Director, Financials. Property and Insurance

Investment companies

Infrastructure

9 January 2026

Price 125.00p
Market cap £2,294m
Total assets £2,755m
1As at 30 June 2025.
NAV 148.7p
1As at 30 June 2025.
Discount to NAV 14.9%
Current yield 6.8%
1Based on FY25 target DPS of 8.58p
Shares in issue 1,811.1m
Code/ISIN INPP/GB00B188SR50
Primary exchange LSE
AIC sector Infrastructure
Financial year end 31 December
52-week high/low 127.8p 107.8p

Fund objective

International Public Partnerships is an infrastructure investment company that listed in 2006. It invests in a diversified portfolio of global public infrastructure assets and businesses, with a focus on availability-based or regulated revenues. It aims to provide investors with a consistent and predictable return from assets that meet societal and environmental needs, both now and in the future.

Analyst

Martyn King
+44 (0)20 3077 5700

International Public Partnerships is a research client of Edison Investment Research Limited

As discussed in detail in our recent review note, INPP is focused on actively managing its existing portfolio, to maximise financial and operational performance, alongside a disciplined capital allocation strategy. It continues to realise mature, lower growth assets, repurchase shares at below NAV and recycle capital into compelling high-value opportunities that offer the potential for higher returns, enhance the portfolio metrics and support the longer-term investment objectives. The Moray East transaction is expected to complete in Q126 and will realise c £42m in exchange for a 49% shareholding, with the sale price being at a premium to the last published valuation. During FY25, INPP announced c £130m of realisations and, including Moray East, the total since July 2023 is c £387m, with further capital recycling anticipated. The sales have all been at or above the most recent published valuation, validating and enhancing the published NAV. From the proceeds, more than £75m was allocated to share repurchases in FY25. In total, since the programme commenced in January 2024 and up to 7 January 2025, c £121m of shares have been repurchased, enhancing NAV per share by 1.4p.

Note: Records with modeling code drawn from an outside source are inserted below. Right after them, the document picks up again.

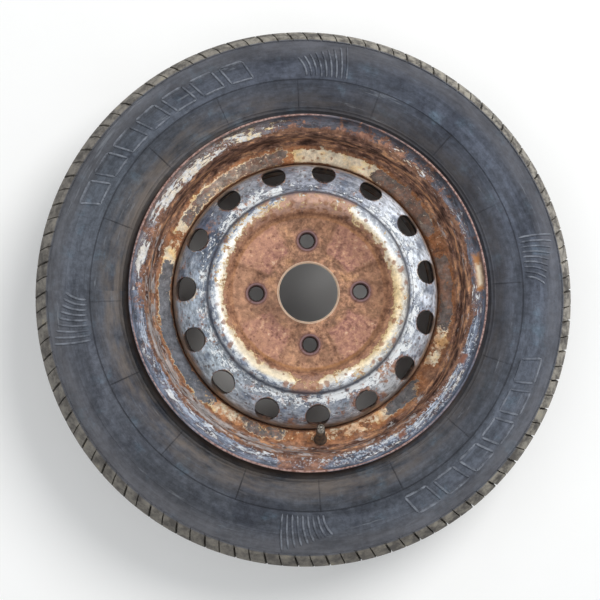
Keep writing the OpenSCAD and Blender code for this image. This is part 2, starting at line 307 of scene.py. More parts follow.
def cut_and_joined(shape, steps):
    """The shape after a list of boolean steps (operation, other shape)."""
    base = plain_object("base", shape)
    others = []
    for operation, other in steps:
        others.append(plain_object("other", other))
        change = base.modifiers.new("change", "BOOLEAN")
        change.operation = operation
        change.solver = "MANIFOLD"
        change.object = others[-1]
    result = bmesh.new()
    result.from_mesh(base.evaluated_get(bpy.context.evaluated_depsgraph_get()).to_mesh())
    for done in [base] + others:
        bpy.data.objects.remove(done)
    return result


def rod(radius, length, place, segments=48):
    """Round cutter along its own Z, centred on a place in metres."""
    shape = bmesh.new()
    bmesh.ops.create_cone(shape, cap_ends=True, segments=segments, radius1=radius * MM,
                          radius2=radius * MM, depth=length * MM, matrix=place)
    return shape


def joined(shapes):
    """One bmesh that holds several."""
    whole = bmesh.new()
    for shape in shapes:
        part = bpy.data.meshes.new("part")
        shape.to_mesh(part)
        shape.free()
        whole.from_mesh(part)
        bpy.data.meshes.remove(part)
    return whole


def bar(cuts, place):
    """Closed bar of cuts + 1 lengths.

    place turns (along, across, up), each from -0.5 to 0.5, into a point in metres.
    """
    shape = bmesh.new()
    bmesh.ops.create_cube(shape, size=1)
    long_edges = [edge for edge in shape.edges
                  if abs(edge.verts[0].co.x - edge.verts[1].co.x) > 0.5]
    bmesh.ops.subdivide_edges(shape, edges=long_edges, cuts=cuts, use_grid_fill=True)
    for vert in shape.verts:
        vert.co = place(*vert.co)
    return shape


# ---------------------------------------------------------------- rim
def rim_side(side):
    """Half of the rim's sheet path, from the lip to the well; side is 1 for the street side."""
    return [
        (LIP_R - RIM_T / 2, side * (RIM_W / 2 + LIP_W - RIM_T / 2), 0),
        (LIP_R - RIM_T / 2, side * FLANGE_MID, FLANGE_BEND),
        (SEAT_MID_R, side * FLANGE_MID, FLANGE_BEND),
        (SEAT_MID_R - (SEAT_W - HUMP_W) * tan(SEAT_SLOPE),
         side * (FLANGE_MID - SEAT_W + HUMP_W), HUMP_BEND),
        (HUMP_R, side * (FLANGE_MID - SEAT_W + HUMP_W / 2), HUMP_BEND / 2),
        (SEAT_END_R, side * (FLANGE_MID - SEAT_W), HUMP_BEND),
        (SEAT_END_R - WELL_LEAD, side * WELL_TOP, HUMP_BEND / 2),
        (WELL_MID_R, side * WELL_END, WELL_BEND),
    ]


def make_rim():
    path = refined(rounded(rim_side(1) + rim_side(-1)[::-1]), 6)
    outline = [(p.x, p.y + MID_Z) for p in sheet(path, RIM_T)]
    shape = spun(outline, RIM_STEPS)
    for vert in shape.verts:
        angle = atan2(vert.co.y, vert.co.x)
        dent = smooth(vert.co.z / MM, LIP_Z - LIP_DENT_H, LIP_Z)
        wave = 0.35 * sin(3 * angle + 0.6) + 0.25 * sin(7 * angle + 2.0) + 0.12 * sin(17 * angle)
        vert.co.z += (wave - 0.7) * dent * MM
    return cut_and_joined(shape, [("DIFFERENCE", rod(VALVE_HOLE_R, 20, AT_VALVE))])


# ---------------------------------------------------------------- wheel disc
def disc_path():
    """Skirt, outer roll, groove, ridge and hub face, along the middle of the sheet."""
    roll = [(ROLL_C_R + ROLL_MID * sin(a), ROLL_C_Z + ROLL_MID * cos(a), 0)
            for a in (pi / 2 - (pi / 2 - ROLL_END) * i / 36 for i in range(36))]
    return [(SKIRT_OUT_R - DISC_T / 2, SKIRT_LOW_Z + DISC_T / 2, 0)] + roll + [
        (GROOVE_R, GROOVE_MID_Z, RIDGE_BEND),
        (CREST_OUT_R, GROOVE_MID_Z + RIDGE_H, RIDGE_BEND),
        (CREST_IN_R, GROOVE_MID_Z + RIDGE_H, PRESS_BEND),
        (HUB_FACE_R, HUB_MID_Z, PRESS_BEND),
        (BORE_R + DISC_T / 2, HUB_MID_Z, 0),
    ]


def lobe_lift(x, y):
    """Height of the pressed lobes over the hub face at a point in millimetres."""
    radius = hypot(x, y)
    from_bolt = (degrees(atan2(y, x)) - BOLT_A) % 90
    off_edge = (LOBE_A / 2 - abs(from_bolt - 45)) * pi / 180 * radius
    return LOBE_H * smooth(off_edge, -1.8, 1.8) * smooth(radius, LOBE_IN_R - 1.8, LOBE_IN_R + 1.8)


def press_lobes(shape, outline):
    """Raises both skins of the hub face into the four lobes."""
    row = shape.verts.layers.int["row"]
    for vert in shape.verts:
        x, y, z = vert.co / MM
        if LOBE_IN_R - 4 < hypot(x, y) < CREST_IN_R and z > MOUNT_Z - 1:
            top = outline[vert[row]][2]
            floor = (HUB_TOP_Z if top else MOUNT_Z) + lobe_lift(x, y)
            vert.co.z = max(z, floor) * MM


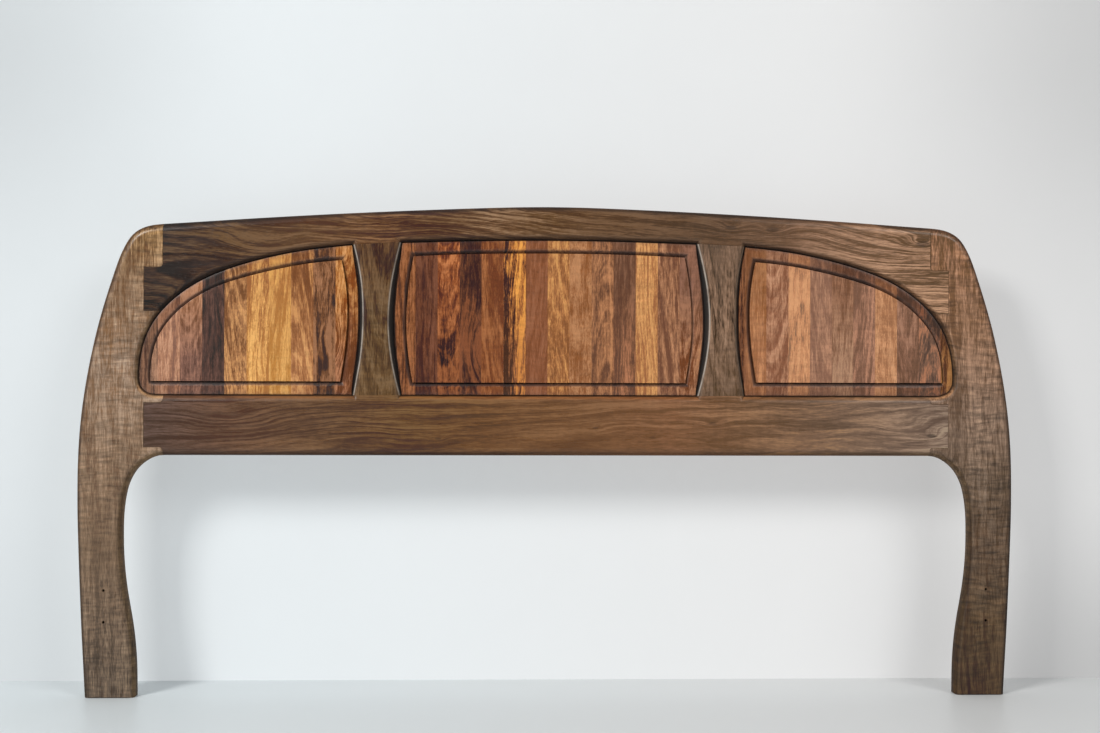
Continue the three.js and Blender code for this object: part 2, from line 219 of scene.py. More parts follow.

The buyback programme has now been increased to up to £225m (previously £200m) by 31 March 2027 (previously March 2026). Since the start of 2025, INPP has selectively reinvested c £40m, of which the largest part (£35m of a total £254m over five years) is the first tranche of its investment into SZC, the UK’s latest nuclear power station facility. SZC reached financial close in November and is expected to add c 0.3% per year to INPP’s overall returns once fully invested.

Asset valuations and the calculation of NAV per share are sensitive to a range of external macroeconomic factors and assumptions as well as transaction prices observed in secondary markets. Taken together since June, including slightly positive effects from inflation and weaker sterling, volatile bond markets and positive asset market indications, INPP anticipates end-FY25 NAV per share to be broadly unchanged compared with H1.

INPP shares rallied strongly (16%) from the March low and generated an FY25 total return to c 13%. Nonetheless, based on the FY26 target DPS of 8.79p (+2.5%) the prospective dividend yield is 6.9%, and the expected cash flows from the existing portfolio alone are sufficient to meet progressively growing dividends for at least the next 20 years (25 years including SZC on a fully invested basis from 2030). These expected portfolio cash flows also provide a high level of positive inflation linkage, with a 1.0% per year increase in inflation above that assumed in the valuation, expected to increase investment returns by 0.7% per year (0.8% including SZC). Moreover, the shares can be acquired at a c 15% discount to NAV, which implies a total return to an investor, based on projected future portfolio cash flows, of c 10%, around 480bp above the UK 30-year gilt yield.